Typically, yylex() from Lex provides tokens to the parser generated by Yacc.

Example:

%{
#include "y.tab.h"
%}

%%
[0-9]+   { yylval = atoi(yytext); return NUMBER; }
[+]      { return PLUS; }
[-]      { return MINUS; }
[\n]     { return 0; }
.        { return yytext[0]; }
%%

This Lex program works with a Yacc parser to perform arithmetic expression evaluation.

🔷 Advantages of Using Lex

Automatic Token Generation: Saves time and reduces errors.
Readable Syntax: Uses clear pattern-action pairs.
Efficient Scanning: Generates optimized finite automata.
Easy Integration with Yacc: Works seamlessly with parser tools.
Reusable Components: Functions and tokens can be easily reused across programs.

🔷 Common Errors and Debugging Tips

Error	Cause	Solution
Unrecognized pattern	Typo or bad regex	Check regex syntax
Undefined function	Function missing in C section	Declare in definition section
Unterminated string	Missing quotes or braces	Verify string delimiters
yywrap undefined	Missing definition	Add `int yywrap() { return 1; }`
Segmentation fault	Uninitialized pointer or missing return	Ensure all rules return properly

🔷 Practical Applications of Lex

Syntax Highlighting: Detect keywords, numbers, and strings.
Preprocessing: Filter comments or whitespace from source code.
Data Validation: Check format of identifiers, emails, or numbers.
Compilers: Tokenize high-level language constructs.
Log File Analysis: Extract patterns or keywords from large files.

🔷 Summary

Lex (and its variant FLEX) is an essential tool for compiler designers and developers who want to automate lexical analysis using regular expressions and pattern matching.

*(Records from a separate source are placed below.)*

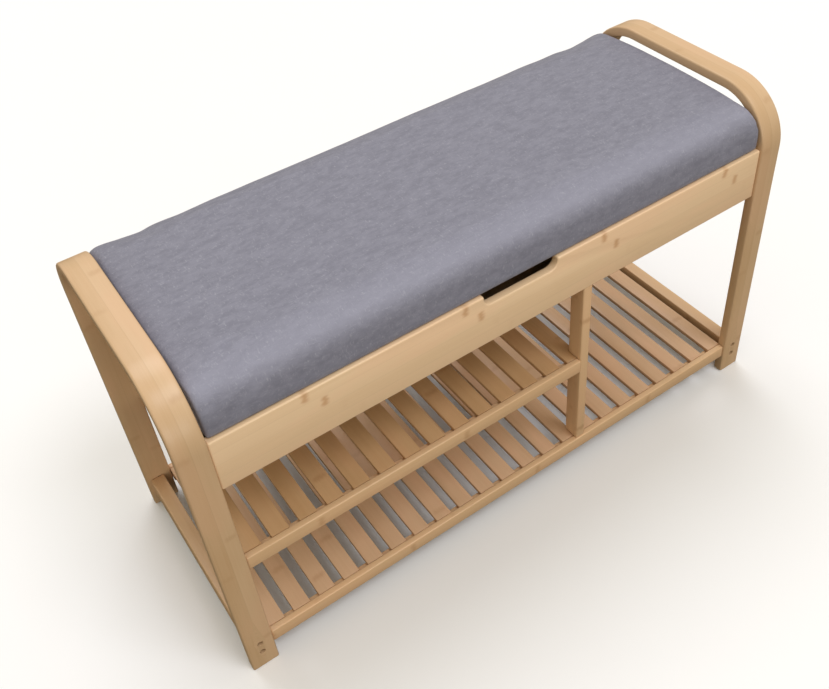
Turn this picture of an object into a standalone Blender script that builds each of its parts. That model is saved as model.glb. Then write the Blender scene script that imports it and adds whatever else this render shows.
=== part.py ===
"""Entryway bench: bent-wood end frames, a storage box with an upholstered flip-up lid,
a slatted middle shelf beside an open tall bay, and a slatted bottom shelf.

Units are metres.  X runs along the bench, -Y is the front, +Z is up, and the origin is
on the floor under the middle of the bench.
"""

import math

import bmesh
import bpy
from mathutils import Matrix

# ---------------------------------------------------------------- driving dimensions
LENGTH = 0.900
DEPTH = 0.344
HEIGHT = 0.512
GAP = 0.0003                      # clearance between pieces that touch

# End frames: one bent band each
BAND_WIDTH = 0.0375
BAND_THICK = 0.015
BEND_RADIUS = 0.083               # outer radius of both bends
BEND_STEPS = 12
BAND_ROUND = 0.0025

# Storage box
BOARD_THICK = 0.012
BOX_BOTTOM = 0.357
APRON_TOP = 0.4352
APRON_SETBACK = 0.003             # apron face behind the face of the legs
BACK_FACE = 0.163                 # outer face of the back panel
BACK_TOP_DROP = 0.0015            # room for the hinge leaf on the back panel
FLOOR_THICK = 0.005
FLOOR_LIFT = 0.007
GROOVE_DEPTH = 0.004

# Finger notch in the apron's top edge
NOTCH_HALF = 0.056
NOTCH_RADIUS = 0.012
NOTCH_BOTTOM = 0.419

# Lid: board and upholstery
LID_BOTTOM = 0.4355
LID_HALF_LENGTH = 0.4105
LID_BACK = 0.163
LID_FRONT = -0.167
BOARD_HALF_DEPTH = 0.158
LID_BOARD_THICK = 0.012
COVER_THICK = 0.008               # upholstery wrapped round the board's ends
SEAT_TOP = 0.4915
SEAT_CROWN = 0.005
FRONT_ROLL = 0.045
BACK_ROLL = 0.015
END_ROUND = 0.006
LID_OPENING = 95                  # degrees, for the record of the joint

# Shelf frames
RAIL_DEPTH = 0.018
RAIL_HEIGHT = 0.022
RABBET_DEPTH = 0.009
BOTTOM_SHELF_TOP = 0.055
MID_SHELF_TOP = 0.2235
END_RAIL_HEIGHT = 0.032
END_RAIL_OUTSET = 0.006           # end rail's outer face inside the band's outer edge
END_RAIL_WIDTH = 0.020

# Slats
SLAT_WIDTH = 0.0243
SLAT_THICK = 0.007
BOTTOM_SLATS = 22
MID_SLATS = 14
SLAT_ROUND = 0.001

# Divider posts
POST_X = 0.1105
POST_WIDTH = 0.015
POST_DEPTH = 0.026
POST_SETBACK = 0.0015             # post face behind the rail face

# Hinges
HINGE_X = 0.280
HINGE_WIDTH = 0.060
LEAF_THICK = 0.0012
LEAF_REACH = 0.032
KNUCKLE_RADIUS = 0.003
BORE_RADIUS = 0.0016
PIN_RADIUS = 0.0013
PIN_HEAD = 0.0008
KNUCKLE_SIDES = 16

# Bolts through the legs into the end rails
BOLT_HEIGHTS = (0.0315, 0.0505)
BOLT_RADIUS = 0.0038

# ---------------------------------------------------------------- derived places
LEG_INSIDE = LENGTH / 2 - BAND_WIDTH
LEG_BACK = DEPTH / 2 - BAND_THICK
BAND_CENTRE = LENGTH / 2 - BAND_WIDTH / 2
FRONT_FACE = -DEPTH / 2 + APRON_SETBACK
SPAN = LEG_INSIDE - GAP           # half length of whatever runs between the two frames
BACK_PANEL_TOP = APRON_TOP - BACK_TOP_DROP
HINGE_Y = BACK_FACE + GAP + KNUCKLE_RADIUS
HINGE_Z = BACK_PANEL_TOP + GAP + LEAF_THICK - KNUCKLE_RADIUS

BAMBOO = ("bamboo", (0.66, 0.45, 0.25), 0.42, 0.0)
PLYWOOD = ("plywood", (0.58, 0.42, 0.27), 0.6, 0.0)
HEATHER = ("seat_fabric", (0.28, 0.28, 0.32), 0.9, 0.0)
STEEL = ("hinge_steel", (0.62, 0.62, 0.60), 0.3, 1.0)


def clear_scene():
    for item in list(bpy.data.objects):
        bpy.data.objects.remove(item, do_unlink=True)


def new_collection(name):
    group = bpy.data.collections.new(name)
    bpy.context.scene.collection.children.link(group)
    return group


def finish_material(part, finish):
    """Give the part a material of its own with the finish's colour and gloss."""
    slot, colour, roughness, metallic = finish
    material = bpy.data.materials.new(part.name + "_" + slot)
    material.use_nodes = True
    shader = material.node_tree.nodes["Principled BSDF"]
    shader.inputs["Base Color"].default_value = (*colour, 1.0)
    shader.inputs["Roughness"].default_value = roughness
    shader.inputs["Metallic"].default_value = metallic
    part.data.materials.clear()
    part.data.materials.append(material)


def move_to(part, group):
    for old in list(part.users_collection):
        old.objects.unlink(part)
    group.objects.link(part)


def box(name, low, high, group):
    """An axis-aligned box from its lowest to its highest corner."""
    centre = [(a + b) / 2 for a, b in zip(low, high)]
    size = [b - a for a, b in zip(low, high)]
    bpy.ops.mesh.primitive_cube_add(size=1.0, location=centre)
    part = bpy.context.object
    part.name = name
    part.data.transform(Matrix.Diagonal((*size, 1.0)))
    move_to(part, group)
    return part


def rod(name, radius, start_x, end_x, y, z, group, sides=KNUCKLE_SIDES):
    """A cylinder along X."""
    bpy.ops.mesh.primitive_cylinder_add(vertices=sides, radius=radius, depth=end_x - start_x,
                                        location=((start_x + end_x) / 2, y, z),
                                        rotation=(0.0, math.pi / 2, 0.0))
    part = bpy.context.object
    part.name = name
    move_to(part, group)
    return part


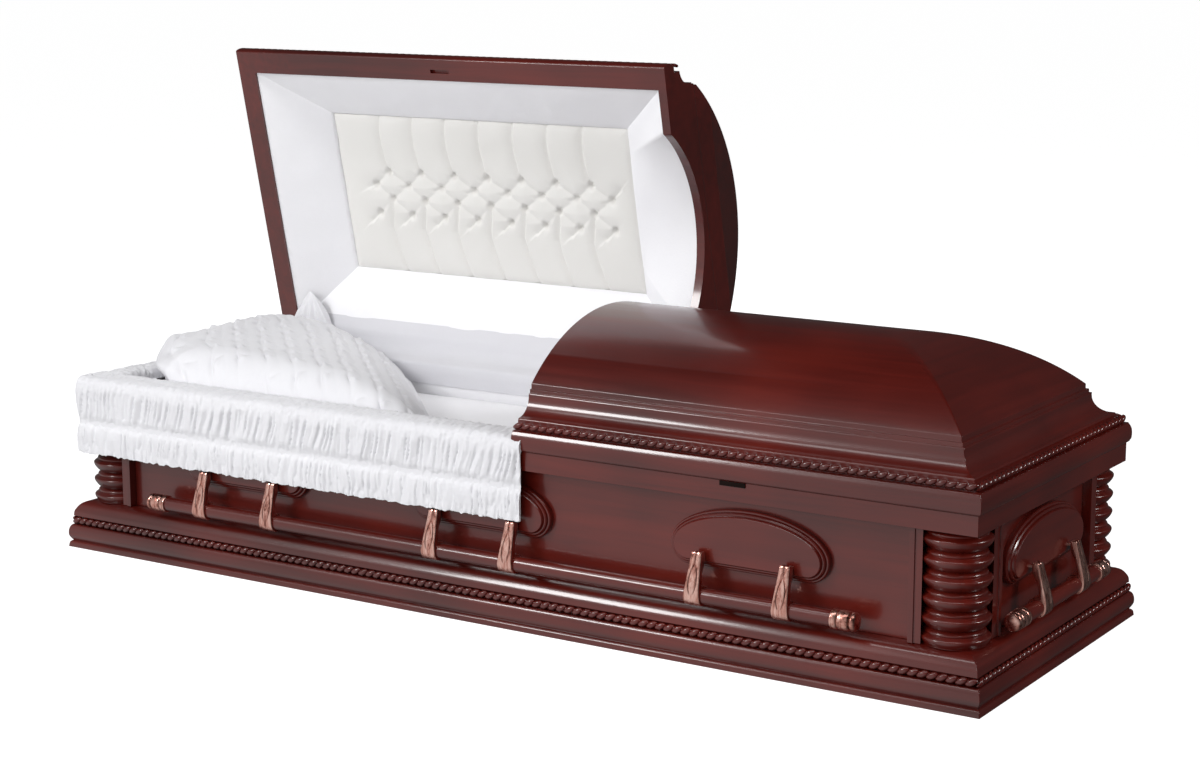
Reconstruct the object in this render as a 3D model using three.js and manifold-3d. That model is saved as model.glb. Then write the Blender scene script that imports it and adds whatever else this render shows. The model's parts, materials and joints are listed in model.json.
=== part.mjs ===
import * as THREE from 'three';
import { mergeVertices } from 'three/addons/utils/BufferGeometryUtils.js';
import Module from 'manifold-3d';

const wasm = await Module();
wasm.setup();

// Millimetres. +X runs to the foot end, +Y to the hinged rear side, +Z up. Z = 0 is the floor.
// An inset is measured inwards from the outline of the base foot.
const LENGTH = 2100;
const WIDTH = 730;
const REACH_X = LENGTH / 2;
const REACH_Y = WIDTH / 2;
const GAP = 0.4;

// Heights of the stacked parts
const SHELF_Z = 99;
const RAIL_LOW_Z = 305;
const RAIL_TOP_Z = 341.5;
const LID_LOW_Z = 342.3;
const DOME_TOP_Z = 574;

// Box
const PANEL_INSET = 52;
const PANEL_THICK = 20;
const RAIL_INSET = 21.5;
const WALL_INNER_INSET = PANEL_INSET + PANEL_THICK;
const FLOOR_THICK = 18;
const REBATE_INSET = 60;
const BASE_INNER_INSET = 80;

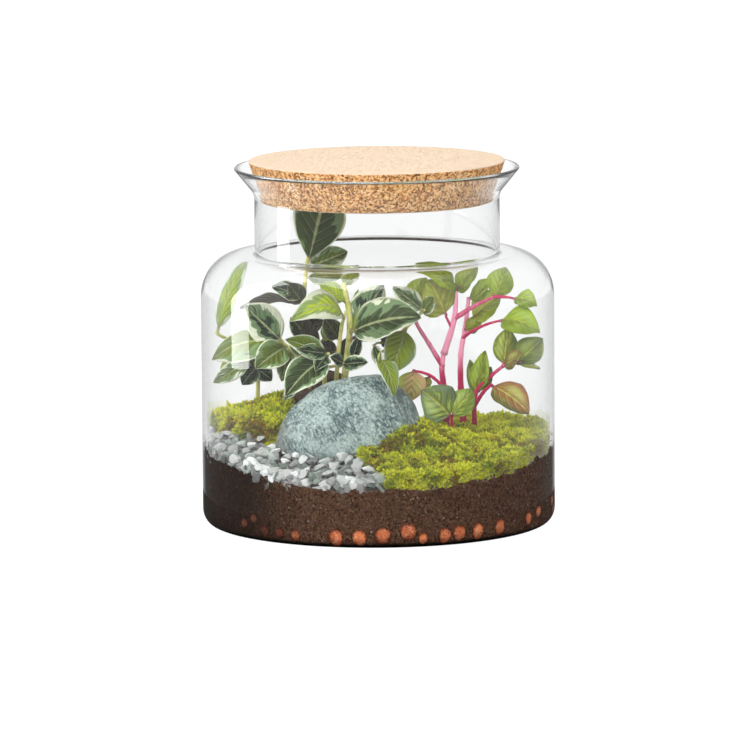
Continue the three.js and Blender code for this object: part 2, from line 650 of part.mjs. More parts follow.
// The holes that a shoot's rooted stems leave in what they grow through, a little deeper than the stems
function shootHoles({ stems }) {
  const rooted = stems.filter(({ path }) => path[0][2] < ROOTED_BELOW);
  return rooted.map(({ radius, path: [[x, y, z], ...rest] }) =>
    solid(stem({ radius, path: [[x, y, z - 2 * GAP], ...rest] }, GAP)));
}

const terrarium = new THREE.Group();

function place(name, geometry, colour, roughness, metalness = 0) {
  const material = new THREE.MeshStandardMaterial({ color: colour, roughness, metalness });
  if (name === 'glass_jar') {
    material.transparent = true;
    material.opacity = 0.25;
  }
  const mesh = new THREE.Mesh(geometry, material);
  mesh.name = name;
  terrarium.add(mesh);
}

const shoots = SHOOTS.map((s) => ({ ...s, body: shootSolid(s), holes: shootHoles(s) }));
const holes = shoots.flatMap((shoot) => shoot.holes);
const stoneCut = solid(stoneGeometry(GAP));
const rootCut = solid(rootBallGeometry(GAP));
const raised = solid(filled(0, (x, y) => soilHeight(x, y) + GAP, 9));

const soil = solid(filled(BALL_LAYER_TOP + GAP, soilHeight));
const rootBall = without(solid(rootBallGeometry()), holes);
const gravelBed = without(gravel(raised), [stoneCut]);
const mossRight = without(moss(MOSS_RIGHT_OUTLINE, MOSS_DEPTH, raised), [stoneCut, ...holes]);
const mossLeft = without(moss(MOSS_LEFT_OUTLINE, MOSS_DEPTH + MOSS_LEFT_EXTRA, raised), [rootCut, ...holes]);

place('glass_jar', geometryOf(solid(turned(jarProfile()))), 0xdfeee8, 0.03);
place('cork_lid', geometryOf(solid(turned(lidProfile()))), 0xd9b48a, 0.9);
place('clay_balls', geometryOf(clayBalls()), 0xcc6946, 0.9);
place('soil', geometryOf(without(soil, [stoneCut, rootCut, ...holes])), 0x463028, 1);
place('root_ball', geometryOf(rootBall), 0x2e211b, 1);
place('stone', geometryOf(solid(stoneGeometry())), 0x8fa5a0, 0.7);
place('gravel', geometryOf(gravelBed), 0xb9bcbc, 0.75);
place('moss_right', geometryOf(mossRight), 0x9aa83a, 1);
place('moss_left', geometryOf(mossLeft), 0x938f33, 1);
for (const { name, colour, body } of shoots) place(name, geometryOf(body), colour, 0.5);

export default terrarium;
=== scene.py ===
"""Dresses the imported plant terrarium: glass, cork, clay balls, soil, stone, gravel, moss and leafy stems.

The object's shapes are worked out in millimetres and become metres where a mesh is made; the stage is in
metres throughout. -Y is the front, +Z is up.
"""
import math

import bpy
import numpy as np
from mathutils import Matrix, Vector


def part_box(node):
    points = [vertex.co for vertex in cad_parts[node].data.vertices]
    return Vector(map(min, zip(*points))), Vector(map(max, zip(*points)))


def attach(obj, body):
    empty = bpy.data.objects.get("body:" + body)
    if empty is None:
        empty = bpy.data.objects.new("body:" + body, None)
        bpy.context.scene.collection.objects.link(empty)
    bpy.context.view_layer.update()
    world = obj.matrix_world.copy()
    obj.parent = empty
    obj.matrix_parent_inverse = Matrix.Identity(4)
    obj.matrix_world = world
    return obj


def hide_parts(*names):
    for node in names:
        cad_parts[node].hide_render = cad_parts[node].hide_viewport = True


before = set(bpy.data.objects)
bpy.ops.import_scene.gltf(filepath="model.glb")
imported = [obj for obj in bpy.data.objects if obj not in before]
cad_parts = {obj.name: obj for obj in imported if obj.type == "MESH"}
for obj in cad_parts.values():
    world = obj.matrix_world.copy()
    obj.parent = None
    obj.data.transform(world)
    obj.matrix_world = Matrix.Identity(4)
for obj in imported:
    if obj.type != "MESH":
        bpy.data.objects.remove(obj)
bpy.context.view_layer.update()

bl_info = {
    "name": "Plant Terrarium",
    "version": (1, 0, 0),
    "blender": (4, 5, 0),
    "location": "View3D > Sidebar > Terrarium",
    "description": "Builds a planted glass terrarium with a cork lid around its packed model",
    "category": "Object",
}

MM = 0.001


def node_box(name):
    """Lowest and highest corner of a node of the frame, in millimetres."""
    low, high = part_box(name)
    return np.array(low) / MM, np.array(high) / MM


# The jar and its lid, in millimetres
BODY_RADIUS = node_box("glass_jar")[1][0]
RIM_HEIGHT = node_box("glass_jar")[1][2]
LID_BOTTOM, LID_TOP = node_box("cork_lid")[0][2], node_box("cork_lid")[1][2]
LID_TOP_RADIUS = node_box("cork_lid")[1][0]
BODY_WALL = 2.1
SHOULDER_WALL = 1.1
NECK_RADIUS = 57.2
NECK_WALL = 1.5
NECK_FILLET = 1.0
RIM_RADIUS = 66.5
RIM_ROUND = 0.8
FLARE_START = 155.0
SHOULDER_START = 106.5
SHOULDER_REACH = 18.0
SHOULDER_RISE = 20.0
HEEL_REACH = 5.0
HEEL_HEIGHT = 7.0
FOOT_INNER = 62.0
PUNT_HEIGHT = 0.8
FLOOR = 1.2
LID_BOTTOM_RADIUS = 54.0
INSIDE = BODY_RADIUS - BODY_WALL - 0.3
AT_GLASS = BODY_RADIUS - BODY_WALL + 0.15

# The stage, in metres
FLOOR_HALF = 3.0
DARK_GROUND_RADIUS = 0.135
CAMERA_AIM = (-0.0061, 0, 0.0734)
LIGHT_AIM = (0, 0, 0.07)
LEFT_LIGHT_AIM = (-0.06, -0.05, 0.39)

# What the jar holds. A heap is its middle, its rise and its spread.
SOIL_BOTTOM = 0.9
SOIL_BACK = 38.0
SOIL_REACH = 80.0
SOIL_FRONT_DROP = 11.0
SOIL_BACK_DROP = 3.5
HEAPS = ((-46, 14, 10, 14), (15, -36, 11, 16))
STONE = {"x": -8, "y": -27, "z": 40, "left": 40, "right": 30, "depth": 21, "up": 33.5, "down": 13}
ROOT_BALL = {"x": -24, "y": 16, "radius": 16.5, "bottom": 32, "top": 69}
ROOTS = 46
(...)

A Lex program follows a clear three-section structure:

%{
   Declarations
%}

%%
   Patterns and actions
%%

   C code / user functions

Its integration with C makes it extremely flexible.
With practice, Lex becomes a gateway to understanding deeper compiler concepts like tokenization, finite automata, and parsing.